Barack Obama turns fifty today, August 4th.  Both he and his country appear battered these days, as Obama’s White House recuperates from the bruising debt ceiling showdown and the United States remains stuck combating two wars along with one long-lasting recession.  But the progress Obama and America have made since 1961 is extraordinary—and should remind Obama, along with other doubters, that it is premature to count out America.

The United States into which Barack Obama was born in 1961 was deeply segregated due to an endemic, seemingly unchangeable racism, and profoundly scared due to an implacable, seemingly indestructible foe, the Soviet Union.  Just days before young Obama’s birth, on July 25, President John F. Kennedy addressed the nation about the growing showdown in Berlin, warning that the United States would go to war, even nuclear war if necessary, to stop the Soviets from overrunning West Berlin.  Nine days after Obama’s birth, on August 13, the Soviets began building the Wall dividing Berlin which would symbolize the Cold War stalemate for the next three decades.

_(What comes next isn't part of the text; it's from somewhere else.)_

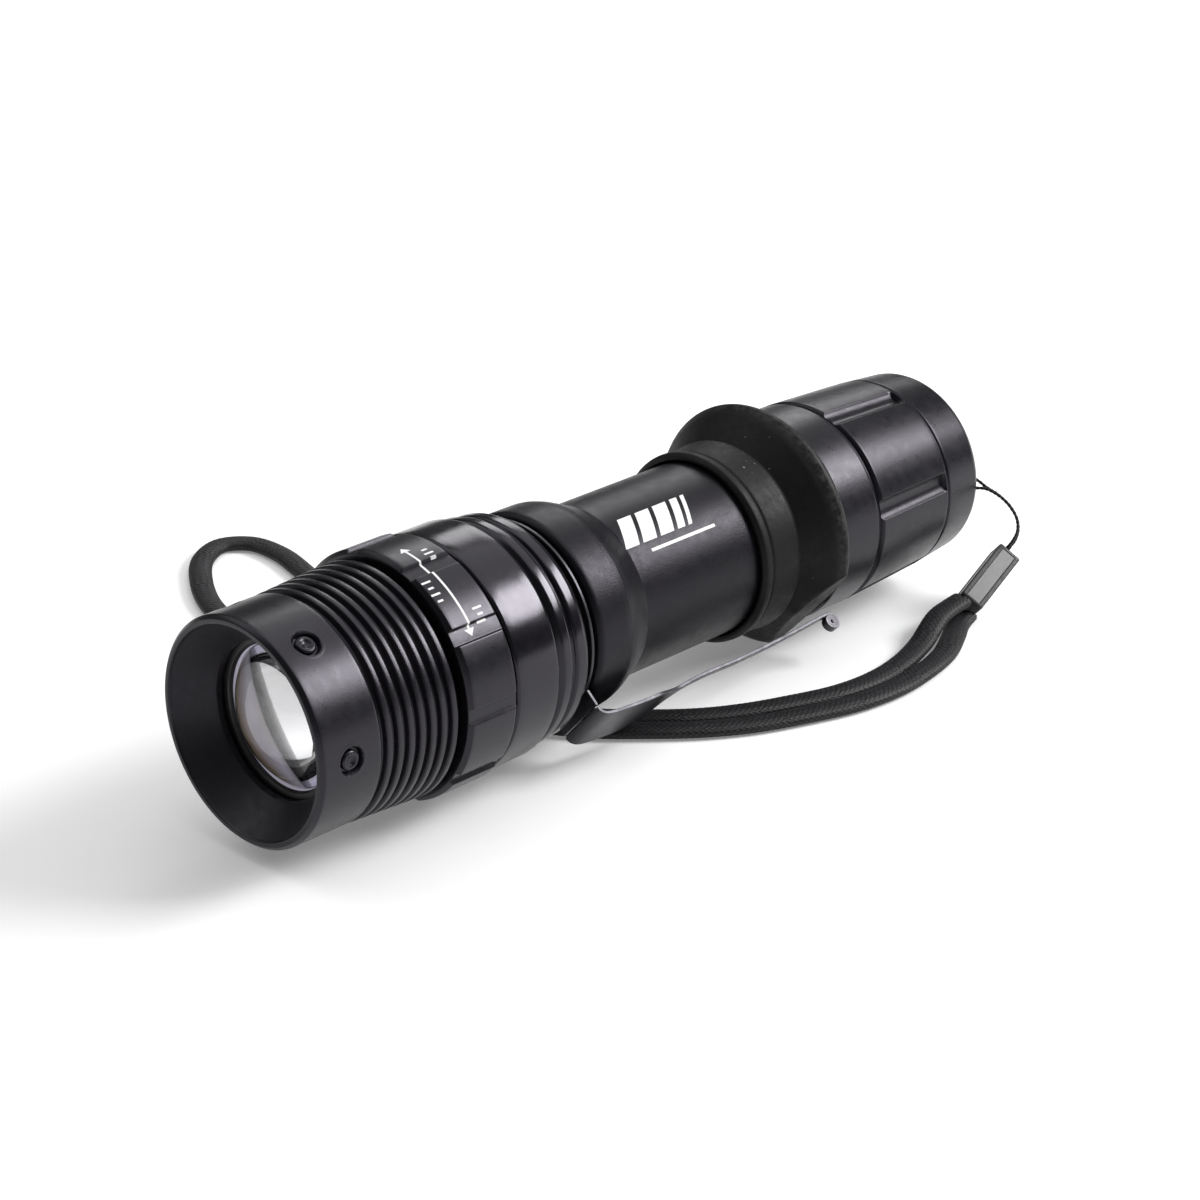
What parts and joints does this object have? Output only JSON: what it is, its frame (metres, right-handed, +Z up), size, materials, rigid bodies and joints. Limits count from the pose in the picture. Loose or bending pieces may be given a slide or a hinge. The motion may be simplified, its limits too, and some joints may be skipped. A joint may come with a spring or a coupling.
{
  "type": "tactical flashlight",
  "caption": "Focusing tactical flashlight with a sliding ribbed bezel, grooved zoom ring, rubber grip ring, pocket clip, tail switch and wrist lanyard, lying on its side.",
  "frame": {"origin": "on the ground under the middle of the flashlight's length, below its axis", "axes": "+Z up, the optical axis along Y with the beam towards -Y and the tail at +Y, +X towards the side of the pocket clip"},
  "size_m": [0.1109, 0.1335, 0.0358],
  "materials": {
    "black_anodised": "satin black anodised",
    "gloss_anodised": "glossy black anodised",
    "lens_glass": "clear polished aspheric lens",
    "seal_rubber": "black sealing rubber",
    "brass": "turned brass",
    "bare_aluminium": "bare",
    "led_phosphor": "phosphor under silicone",
    "circuit_board": "green solder mask",
    "black_steel": "blackened spring steel",
    "spring_steel": "bright spring wire",
    "grip_rubber": "matt black rubber",
    "sleeve_plastic": "off-white plastic",
    "cell_wrap": "shrink wrap",
    "switch_plastic": "moulded black",
    "black_nylon": "braided nylon",
    "crimp_plastic": "dark grey crimp"
  },
  "bodies": {
    "body": {"barrel": "black_anodised", "neck_o_ring": "seal_rubber", "tail_o_ring": "seal_rubber", "clip_collar": "black_steel", "grip_ring": "grip_rubber", "battery_sleeve": "sleeve_plastic", "battery_cell": "cell_wrap", "head_base": "gloss_anodised", "sleeve_o_ring": "seal_rubber", "led_pill": "brass", "led_board": "bare_aluminium", "led_emitter": "led_phosphor", "driver_board": "circuit_board", "driver_spring": "brass"},
    "bezel": {"bezel": "black_anodised", "lens": "lens_glass", "lens_gasket": "seal_rubber", "lens_retainer": "gloss_anodised", "bezel_pin_1": "black_anodised", "bezel_pin_2": "black_anodised", "bezel_pin_3": "black_anodised", "bezel_pin_4": "black_anodised", "bezel_pin_5": "black_anodised", "bezel_pin_6": "black_anodised"},
    "zoom_ring": {"zoom_ring": "black_anodised"},
    "clip_arm": {"clip_arm": "black_steel"},
    "tail": {"tail_cap": "black_anodised", "tail_spring": "spring_steel", "switch_board": "circuit_board", "switch_retainer": "brass", "switch_body": "switch_plastic", "lanyard_thread": "black_nylon", "crimp_bead": "crimp_plastic", "wrist_strap": "black_nylon"},
    "button": {"switch_boot": "grip_rubber", "switch_plunger": "sleeve_plastic"}
  },
  "joints": [
    {"name": "zoom_turn", "type": "hinge", "parent": "body", "child": "zoom_ring", "pos_m": [0, -0.0375, 0.0179], "axis": [0, 1, 0], "range_deg": [0, 90]},
    {"name": "bezel_slide", "type": "slide", "parent": "body", "child": "bezel", "axis": [0, -1, 0], "range_m": [0, 0.006]},
    {"name": "tail_unscrew", "type": "slide", "parent": "body", "child": "tail", "axis": [0, 1, 0], "range_m": [0, 0.009]},
    {"name": "button_press", "type": "slide", "parent": "tail", "child": "button", "axis": [0, -1, 0], "range_m": [0, 0.0018], "stiffness_N_per_m": 800},
    {"name": "clip_flex", "type": "hinge", "parent": "body", "child": "clip_arm", "pos_m": [0.0122, -0.0169, 0.0069], "axis": [-0.6691, 0, -0.7431], "range_deg": [-1.2, 3], "stiffness_Nm_per_rad": 0.8}
  ],
  "couplings": [
    {"joint": "zoom_turn", "follows": "bezel_slide", "rad_per_m": 261.7}
  ]
}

Obama was also born into a world still shellshocked by World War II and the Holocaust—in Israel, Adolph Eichmann’s trial for crimes against humanity was winding down.  Demographers count Obama as a Baby Boomer, part of the population explosion and surge in family building that began in 1946 when more than 16 million American GIs began demobilizing.  And it is sobering to compare America’s family stability, traditional values, and communal interconnectedness in 1961 with today’s age of disposable relationships, indulgent impulses, and self-involvement.  Still, Obama is not a classic Baby Boomer, like Bill and Hillary Clinton.  He was too young to watch Howdy Doody as a child, too young to draft-dodge or fight in Vietnam, too young to march for civil rights, too young to lie about having been at Woodstock—in 1969 when he was nine.  Instead Obama, and his wife Michelle, watched the Brady Bunch when they were kids—it was Michelle’s favorite show—and came of age politically during Ronald Reagan’s 1980s.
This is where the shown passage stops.